▶ Do this
Pull out of the data below the stretch of lines bounded by the one containing "clear_scene()" and the one containing "points = [vertex.co", both bounds included, unchanged.

▶ Data for this task
────────────────
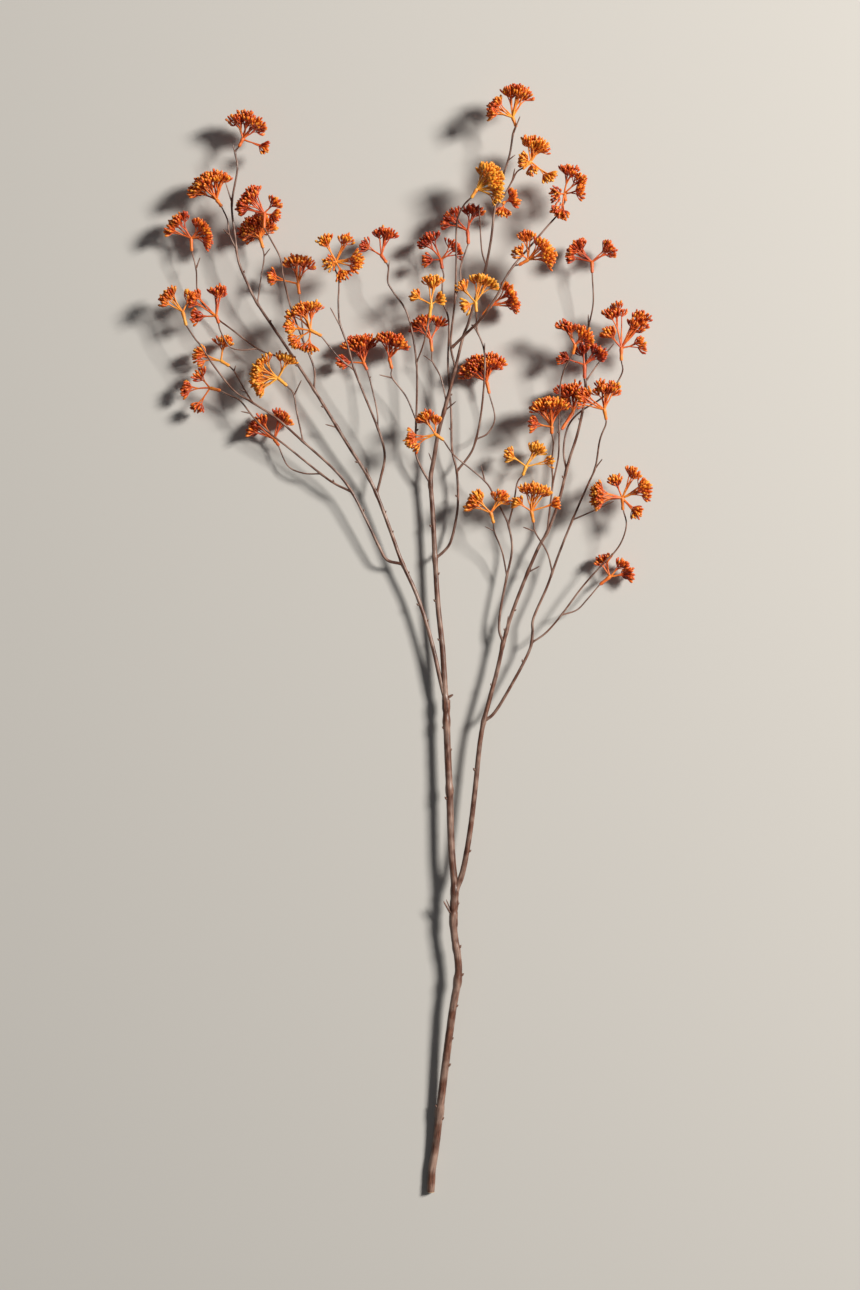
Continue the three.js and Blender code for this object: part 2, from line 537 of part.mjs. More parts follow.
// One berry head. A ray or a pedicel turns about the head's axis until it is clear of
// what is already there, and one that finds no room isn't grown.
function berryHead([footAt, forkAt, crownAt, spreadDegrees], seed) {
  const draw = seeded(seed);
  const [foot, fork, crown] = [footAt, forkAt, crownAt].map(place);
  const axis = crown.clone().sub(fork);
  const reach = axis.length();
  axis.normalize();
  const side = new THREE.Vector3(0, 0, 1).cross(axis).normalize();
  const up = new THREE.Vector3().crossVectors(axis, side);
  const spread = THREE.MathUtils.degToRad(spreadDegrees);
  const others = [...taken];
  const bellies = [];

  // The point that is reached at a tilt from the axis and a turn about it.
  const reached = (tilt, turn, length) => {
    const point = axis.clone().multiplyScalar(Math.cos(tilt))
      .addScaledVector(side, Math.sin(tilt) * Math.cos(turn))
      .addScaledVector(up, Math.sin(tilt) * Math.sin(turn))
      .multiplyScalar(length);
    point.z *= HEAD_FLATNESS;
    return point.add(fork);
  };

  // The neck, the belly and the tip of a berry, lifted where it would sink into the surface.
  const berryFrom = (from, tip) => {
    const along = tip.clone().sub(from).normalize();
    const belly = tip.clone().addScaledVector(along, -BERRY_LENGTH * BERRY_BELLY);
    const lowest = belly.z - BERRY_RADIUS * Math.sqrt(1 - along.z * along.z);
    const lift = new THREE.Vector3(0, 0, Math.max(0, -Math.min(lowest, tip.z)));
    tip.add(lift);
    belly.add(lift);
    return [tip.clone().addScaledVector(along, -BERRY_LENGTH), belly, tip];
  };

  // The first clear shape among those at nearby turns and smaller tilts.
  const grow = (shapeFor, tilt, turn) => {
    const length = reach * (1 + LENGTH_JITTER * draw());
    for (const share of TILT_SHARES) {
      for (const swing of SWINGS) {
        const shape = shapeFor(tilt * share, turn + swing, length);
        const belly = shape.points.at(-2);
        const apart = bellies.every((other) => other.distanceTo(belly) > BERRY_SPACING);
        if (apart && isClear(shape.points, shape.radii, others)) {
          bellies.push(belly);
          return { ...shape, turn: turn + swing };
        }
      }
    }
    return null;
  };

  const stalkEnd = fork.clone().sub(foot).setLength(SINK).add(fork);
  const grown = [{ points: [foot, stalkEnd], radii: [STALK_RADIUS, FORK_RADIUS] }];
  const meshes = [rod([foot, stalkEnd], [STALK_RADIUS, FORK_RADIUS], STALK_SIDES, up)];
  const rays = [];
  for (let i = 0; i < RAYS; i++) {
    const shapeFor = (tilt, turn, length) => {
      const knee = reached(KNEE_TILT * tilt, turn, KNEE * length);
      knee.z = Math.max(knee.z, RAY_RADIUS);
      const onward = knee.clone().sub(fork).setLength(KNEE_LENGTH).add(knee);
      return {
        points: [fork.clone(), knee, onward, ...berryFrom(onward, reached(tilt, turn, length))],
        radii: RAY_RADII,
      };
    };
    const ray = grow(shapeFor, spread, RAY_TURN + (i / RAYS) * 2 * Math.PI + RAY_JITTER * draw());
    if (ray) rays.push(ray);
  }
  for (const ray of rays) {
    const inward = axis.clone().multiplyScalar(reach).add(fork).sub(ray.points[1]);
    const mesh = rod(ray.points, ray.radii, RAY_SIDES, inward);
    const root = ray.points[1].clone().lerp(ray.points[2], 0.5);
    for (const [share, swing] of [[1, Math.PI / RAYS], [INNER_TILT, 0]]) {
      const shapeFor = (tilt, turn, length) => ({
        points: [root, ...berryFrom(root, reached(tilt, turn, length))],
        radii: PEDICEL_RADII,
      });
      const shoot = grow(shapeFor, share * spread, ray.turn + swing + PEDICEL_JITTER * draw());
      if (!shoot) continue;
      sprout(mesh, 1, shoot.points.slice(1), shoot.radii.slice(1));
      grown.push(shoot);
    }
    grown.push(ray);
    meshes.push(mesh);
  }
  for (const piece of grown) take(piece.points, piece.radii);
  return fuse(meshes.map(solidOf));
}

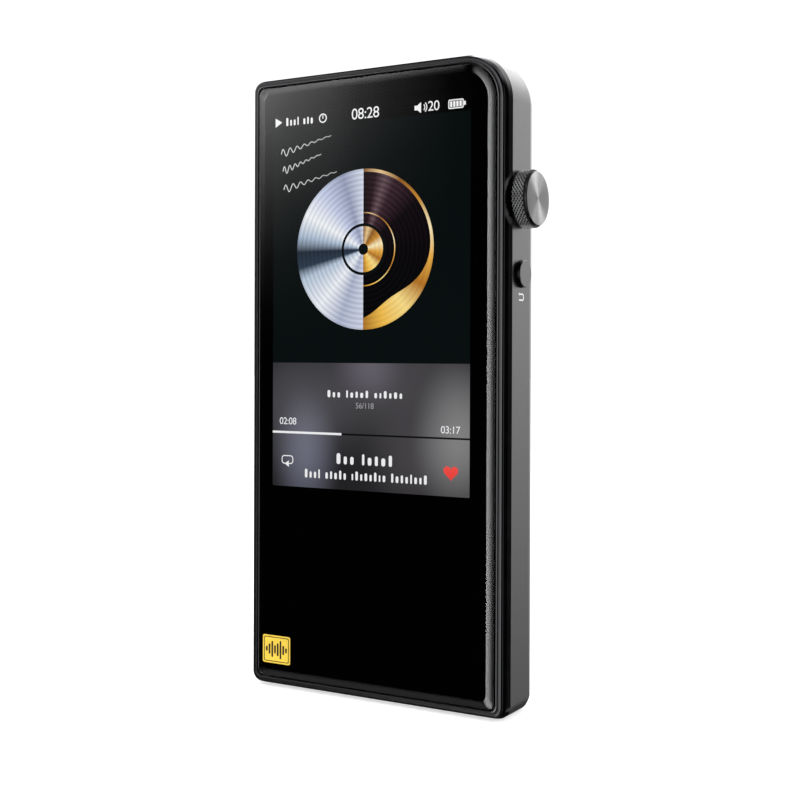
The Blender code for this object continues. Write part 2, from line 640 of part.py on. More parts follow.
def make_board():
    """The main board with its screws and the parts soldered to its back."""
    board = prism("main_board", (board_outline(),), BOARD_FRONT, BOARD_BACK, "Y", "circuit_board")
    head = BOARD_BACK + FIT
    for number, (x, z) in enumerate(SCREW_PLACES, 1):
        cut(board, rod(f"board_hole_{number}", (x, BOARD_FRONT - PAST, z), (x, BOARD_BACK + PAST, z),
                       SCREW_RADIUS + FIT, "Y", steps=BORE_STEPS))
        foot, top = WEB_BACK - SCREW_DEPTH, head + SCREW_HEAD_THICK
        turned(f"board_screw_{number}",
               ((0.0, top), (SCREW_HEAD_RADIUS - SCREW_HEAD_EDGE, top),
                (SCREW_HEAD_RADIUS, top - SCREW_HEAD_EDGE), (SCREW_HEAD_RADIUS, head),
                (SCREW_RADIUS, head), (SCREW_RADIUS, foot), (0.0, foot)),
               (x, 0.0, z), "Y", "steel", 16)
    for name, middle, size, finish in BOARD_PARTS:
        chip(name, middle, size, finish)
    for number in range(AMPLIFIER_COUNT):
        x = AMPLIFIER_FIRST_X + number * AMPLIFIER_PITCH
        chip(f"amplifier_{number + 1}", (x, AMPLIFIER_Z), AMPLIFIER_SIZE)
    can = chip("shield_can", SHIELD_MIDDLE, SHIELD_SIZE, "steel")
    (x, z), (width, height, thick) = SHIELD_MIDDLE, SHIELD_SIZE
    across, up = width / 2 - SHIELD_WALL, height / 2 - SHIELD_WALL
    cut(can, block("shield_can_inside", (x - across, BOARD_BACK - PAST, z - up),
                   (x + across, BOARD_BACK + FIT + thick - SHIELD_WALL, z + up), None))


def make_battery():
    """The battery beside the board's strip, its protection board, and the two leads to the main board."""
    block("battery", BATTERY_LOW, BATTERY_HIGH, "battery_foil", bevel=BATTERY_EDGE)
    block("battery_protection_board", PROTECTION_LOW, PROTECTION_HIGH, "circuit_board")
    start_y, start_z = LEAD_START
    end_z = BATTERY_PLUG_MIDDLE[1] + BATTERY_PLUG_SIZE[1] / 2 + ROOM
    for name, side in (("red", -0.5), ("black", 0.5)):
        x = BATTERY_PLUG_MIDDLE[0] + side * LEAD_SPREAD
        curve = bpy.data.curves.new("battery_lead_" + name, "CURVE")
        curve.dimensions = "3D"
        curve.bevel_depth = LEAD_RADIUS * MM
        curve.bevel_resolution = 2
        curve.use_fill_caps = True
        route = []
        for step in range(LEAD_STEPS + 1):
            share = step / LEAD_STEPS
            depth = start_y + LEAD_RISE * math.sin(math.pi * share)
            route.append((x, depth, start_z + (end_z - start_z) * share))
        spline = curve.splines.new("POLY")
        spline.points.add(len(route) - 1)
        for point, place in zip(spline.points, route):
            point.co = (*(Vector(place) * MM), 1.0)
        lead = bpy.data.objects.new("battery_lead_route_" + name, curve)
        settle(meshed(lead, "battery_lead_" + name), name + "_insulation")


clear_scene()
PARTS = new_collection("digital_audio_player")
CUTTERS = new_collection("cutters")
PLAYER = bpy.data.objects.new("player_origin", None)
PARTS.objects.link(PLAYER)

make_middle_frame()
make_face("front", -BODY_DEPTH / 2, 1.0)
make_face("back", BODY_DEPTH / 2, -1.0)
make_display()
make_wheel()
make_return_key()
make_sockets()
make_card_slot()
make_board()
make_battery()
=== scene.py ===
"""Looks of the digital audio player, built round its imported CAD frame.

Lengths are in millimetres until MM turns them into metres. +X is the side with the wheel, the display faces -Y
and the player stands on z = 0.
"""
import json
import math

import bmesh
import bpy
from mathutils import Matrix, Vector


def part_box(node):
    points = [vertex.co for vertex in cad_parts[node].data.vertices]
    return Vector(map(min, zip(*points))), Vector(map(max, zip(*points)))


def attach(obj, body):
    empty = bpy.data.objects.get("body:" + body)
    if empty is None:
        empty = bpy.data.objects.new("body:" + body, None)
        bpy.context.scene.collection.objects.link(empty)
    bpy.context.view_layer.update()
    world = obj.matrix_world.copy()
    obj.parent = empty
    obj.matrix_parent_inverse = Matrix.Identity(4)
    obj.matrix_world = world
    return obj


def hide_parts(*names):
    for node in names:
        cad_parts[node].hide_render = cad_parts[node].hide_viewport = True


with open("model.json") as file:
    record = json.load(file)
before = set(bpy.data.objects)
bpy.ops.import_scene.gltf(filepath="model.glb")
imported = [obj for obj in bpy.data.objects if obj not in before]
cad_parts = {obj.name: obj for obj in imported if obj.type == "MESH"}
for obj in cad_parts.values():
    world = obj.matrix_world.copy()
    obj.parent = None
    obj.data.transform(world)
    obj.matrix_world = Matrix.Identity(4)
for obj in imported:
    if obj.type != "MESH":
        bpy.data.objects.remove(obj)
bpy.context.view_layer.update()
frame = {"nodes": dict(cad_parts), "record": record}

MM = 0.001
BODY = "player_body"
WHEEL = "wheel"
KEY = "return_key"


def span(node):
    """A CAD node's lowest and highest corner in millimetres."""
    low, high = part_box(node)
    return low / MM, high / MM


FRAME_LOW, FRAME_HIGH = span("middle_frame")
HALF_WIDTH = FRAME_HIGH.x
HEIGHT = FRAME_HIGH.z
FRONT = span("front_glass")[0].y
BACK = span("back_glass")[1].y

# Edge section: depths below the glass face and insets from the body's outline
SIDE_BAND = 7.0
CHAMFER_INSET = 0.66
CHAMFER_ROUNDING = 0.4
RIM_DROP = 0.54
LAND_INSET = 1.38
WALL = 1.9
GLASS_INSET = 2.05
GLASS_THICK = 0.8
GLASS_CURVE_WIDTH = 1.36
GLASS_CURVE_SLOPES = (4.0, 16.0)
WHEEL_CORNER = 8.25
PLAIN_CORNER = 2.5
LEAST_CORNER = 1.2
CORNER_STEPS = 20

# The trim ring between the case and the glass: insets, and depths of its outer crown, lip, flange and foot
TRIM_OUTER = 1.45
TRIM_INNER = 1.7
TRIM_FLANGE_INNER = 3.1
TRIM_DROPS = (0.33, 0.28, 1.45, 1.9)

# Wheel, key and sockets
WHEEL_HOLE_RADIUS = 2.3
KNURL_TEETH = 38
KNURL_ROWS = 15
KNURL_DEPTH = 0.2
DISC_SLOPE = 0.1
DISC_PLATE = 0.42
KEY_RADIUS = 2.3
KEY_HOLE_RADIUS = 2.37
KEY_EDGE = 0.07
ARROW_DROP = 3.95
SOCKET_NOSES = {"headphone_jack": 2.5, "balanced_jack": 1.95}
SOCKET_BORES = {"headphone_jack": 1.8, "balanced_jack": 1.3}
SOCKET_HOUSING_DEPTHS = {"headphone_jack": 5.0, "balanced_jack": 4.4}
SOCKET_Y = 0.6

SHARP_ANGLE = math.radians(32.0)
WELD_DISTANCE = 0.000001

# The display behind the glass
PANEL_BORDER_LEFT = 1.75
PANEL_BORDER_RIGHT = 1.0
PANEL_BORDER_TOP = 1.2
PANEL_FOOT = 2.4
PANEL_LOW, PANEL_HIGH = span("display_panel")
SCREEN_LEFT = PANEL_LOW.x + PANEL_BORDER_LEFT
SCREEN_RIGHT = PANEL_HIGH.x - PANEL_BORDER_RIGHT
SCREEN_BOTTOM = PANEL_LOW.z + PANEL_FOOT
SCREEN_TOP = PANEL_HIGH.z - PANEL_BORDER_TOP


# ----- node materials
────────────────
▶ Reply to the exercise
clear_scene()
PARTS = new_collection("digital_audio_player")
CUTTERS = new_collection("cutters")
PLAYER = bpy.data.objects.new("player_origin", None)
PARTS.objects.link(PLAYER)

make_middle_frame()
make_face("front", -BODY_DEPTH / 2, 1.0)
make_face("back", BODY_DEPTH / 2, -1.0)
make_display()
make_wheel()
make_return_key()
make_sockets()
make_card_slot()
make_board()
make_battery()
=== scene.py ===
"""Looks of the digital audio player, built round its imported CAD frame.

Lengths are in millimetres until MM turns them into metres. +X is the side with the wheel, the display faces -Y
and the player stands on z = 0.
"""
import json
import math

import bmesh
import bpy
from mathutils import Matrix, Vector


def part_box(node):
    points = [vertex.co for vertex in cad_parts[node].data.vertices]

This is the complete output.